Learning to Learn from Microbiome Data
Benchmarking Meta-Learning for Disease Classification on Microbiome Abundance Data
S. Ramezani (TU Delft - Electrical Engineering, Mathematics and Computer Science)
T.E.P.M.F. Abeel – Mentor (TU Delft - Pattern Recognition and Bioinformatics)
Chengyao Peng – Mentor (TU Delft - Pattern Recognition and Bioinformatics)
B.M. Cosma – Mentor (TU Delft - Pattern Recognition and Bioinformatics)
Jasmijn A. Baaijens – Mentor (TU Delft - Pattern Recognition and Bioinformatics)

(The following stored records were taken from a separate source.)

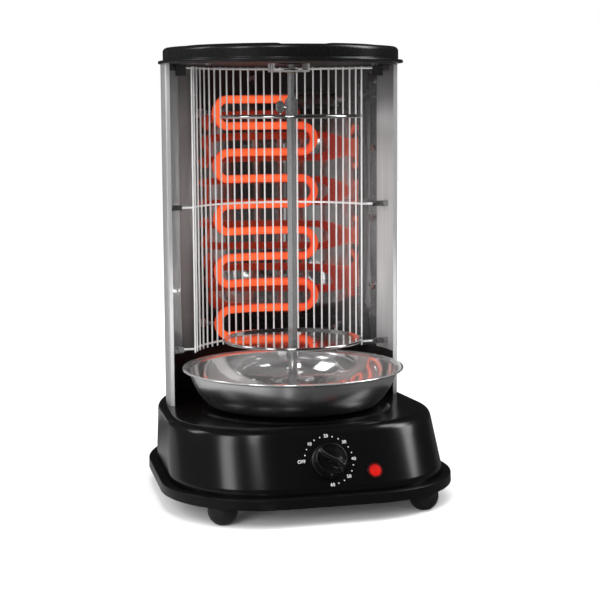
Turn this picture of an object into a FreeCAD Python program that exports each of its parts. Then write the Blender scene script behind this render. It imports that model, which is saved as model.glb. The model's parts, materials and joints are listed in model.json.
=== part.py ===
# Electric vertical skewer grill: a black base with a timer knob and a lamp, a round drip
# pan, a turning spit with two skewer discs, a wire guard, a glowing tube element, a curved
# steel housing and a black cap.  Millimetres, +Z up, front towards -Y.  The origin is the
# middle of the base, on the surface that the rubber feet stand on.
import FreeCAD, Part
import math
import os
import Sketcher
from FreeCAD import Placement, Rotation, Vector

doc = FreeCAD.newDocument("skewer_grill")
sheet = doc.addObject("Spreadsheet::Sheet", "dims")

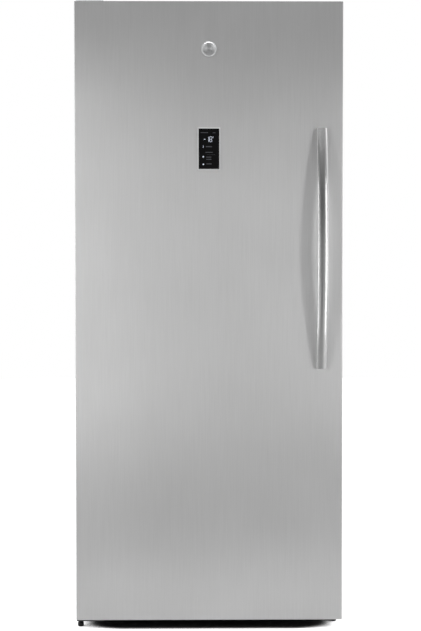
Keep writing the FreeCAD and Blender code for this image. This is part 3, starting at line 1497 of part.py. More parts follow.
def check_and_write():
    """Refuse a failed object or an unsound solid, then write each sub-part to its file."""
    doc.recompute()
    for item in doc.Objects:
        if "Invalid" in item.State or "Error" in item.State:
            raise RuntimeError(f"{item.Name} failed to build")
    os.makedirs("parts", exist_ok=True)
    for item in sub_parts:
        shape = item.Shape
        if shape.isNull() or not shape.isValid() or not shape.Solids:
            raise RuntimeError(f"{item.Label} is not a sound solid")
        shape.exportStep(f"parts/{item.Label}.step")
        print(f"{item.Label}: {len(shape.Solids)} solid(s), {shape.Volume / 1000:.1f} cm3")


make_cabinet()
make_door()
make_drawer("lower_drawer", "lower_drawer_low", "lower_drawer_high", "step_back - drawer_back_gap")
make_drawer("upper_drawer", "upper_drawer_low", "upper_drawer_high", "duct_front - drawer_back_gap")
check_and_write()
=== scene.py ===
"""The looks of an upright freezer: its finishes and small fittings, and the floor, lamps and camera round it."""

import logging
import math
from collections.abc import Mapping, Sequence
from dataclasses import dataclass
from enum import Enum

import bmesh
import bpy
from mathutils import Matrix, Vector


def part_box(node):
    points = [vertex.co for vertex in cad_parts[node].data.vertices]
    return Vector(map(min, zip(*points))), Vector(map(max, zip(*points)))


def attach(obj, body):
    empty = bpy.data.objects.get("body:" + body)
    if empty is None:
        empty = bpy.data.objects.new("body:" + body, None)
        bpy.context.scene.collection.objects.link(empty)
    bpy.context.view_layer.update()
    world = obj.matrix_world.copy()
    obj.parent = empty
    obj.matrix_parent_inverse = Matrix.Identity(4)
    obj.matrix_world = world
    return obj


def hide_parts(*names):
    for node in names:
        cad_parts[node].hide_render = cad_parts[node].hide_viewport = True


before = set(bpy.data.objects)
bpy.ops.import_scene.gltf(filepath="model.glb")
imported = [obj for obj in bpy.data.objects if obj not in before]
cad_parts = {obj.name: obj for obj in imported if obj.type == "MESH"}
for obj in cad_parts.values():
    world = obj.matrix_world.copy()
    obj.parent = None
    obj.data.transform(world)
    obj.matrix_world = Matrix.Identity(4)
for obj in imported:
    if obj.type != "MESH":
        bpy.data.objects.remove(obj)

MM = 0.001
PHOTO_HEIGHT_PX = 631
SENSOR_MM = 36.0

log = logging.getLogger("freezer")


def linear(colour: str, alpha: float = 1.0) -> tuple[float, float, float, float]:
    """Turns an sRGB hex colour to the linear values that a shader takes.

    Args:
        colour: the colour as "#rrggbb".
        alpha: the fourth value.

    Returns:
        Red, green, blue and alpha.
    """
    shares = [int(colour[at : at + 2], 16) / 255 for at in (1, 3, 5)]
    red, green, blue = [s / 12.92 if s <= 0.04045 else ((s + 0.055) / 1.055) ** 2.4 for s in shares]
    return red, green, blue, alpha


def add_node(
    tree: bpy.types.NodeTree, kind: str, inputs: Mapping[str | int, object] | None = None, **settings: object
) -> bpy.types.Node:
    """Adds a node to a tree, with its settings and its links.

    Args:
        tree: the node tree.
        kind: the node's type name in Blender.
        inputs: for each input, the value that it holds or the output that it is linked to.
        settings: the node's own attributes.

    Returns:
        The new node.
    """
    node = tree.nodes.new(kind)
    for name, setting in settings.items():
        setattr(node, name, setting)
    for socket, content in (inputs or {}).items():
        if isinstance(content, bpy.types.NodeSocket):
            tree.links.new(content, node.inputs[socket])
        else:
            node.inputs[socket].default_value = content
    return node


class Grain(Enum):
    """The fine pattern that the way a surface was made leaves on it."""

    BELT_UP = "belt_up"
    BELT_ACROSS = "belt_across"
    TURNED = "turned"
    MOULD = "mould"
    PEEL = "peel"
    SPANGLE = "spangle"
    CELLS = "cells"
    TRACKS = "tracks"


STRETCHES = {
    Grain.BELT_UP: (1.0, 1.0, 0.012),
    Grain.BELT_ACROSS: (0.012, 1.0, 1.0),
}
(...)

Christoph Lofi – Graduation committee member (TU Delft - Web Information Systems)
More Info
expand_more
Other than for strictly personal use, it is not permitted to download, forward or distribute the text or part of it, without the consent of the author(s) and/or copyright holder(s), unless the work is under an open content license such as Creative Commons.
Abstract
The human gut microbiome has emerged as a key player in health and disease, yet machine learning on microbiome data remains challenging due to its high dimensionality, sparsity, compositionality, and inter-study heterogeneity. Although classical and deep learning methods have demonstrated promise, they often require extensive labeled data, which is rarely available in microbiome research. In this thesis, we investigate whether meta-learning can address these challenges by enabling better generalization from small, heterogeneous microbiome datasets. Specifically, we benchmark Prototypical networks (Protonets), a metric-based, few-shot meta-learning algorithm, against strong classical baselines (Random Forests, XGBoost, and Multi-layer Perceptrons) for disease classification tasks across a selected number of gut microbiome studies. We introduce a unified benchmarking pipeline that standardizes preprocessing, dimensionality reduction, task construction, and evaluation across studies. A leave-one-study-out cross-validation strategy simulates realistic deployment scenarios where only a few labeled samples are available from a new cohort. Our experiments explore the impact of support set size and dimensionality reduction via principal component analysis. Results show that although Protonets offer a conceptually appealing approach for few-shot learning, they consistently underperform compared to Random Forests in classification accuracy. Statistical analyses confirm the significance of this performance gap, and embedding visualizations reveal limited class separation in the learned feature space. These findings suggest that, under the evaluated conditions, classical models like Random Forests remain the more robust choice for microbiome classification in low-data regimes. By offering a rigorous and reproducible evaluation, this work lays the foundation for further exploration of meta-learning in microbiome research and highlights both the potential and current limitations of learning to learn in this complex domain.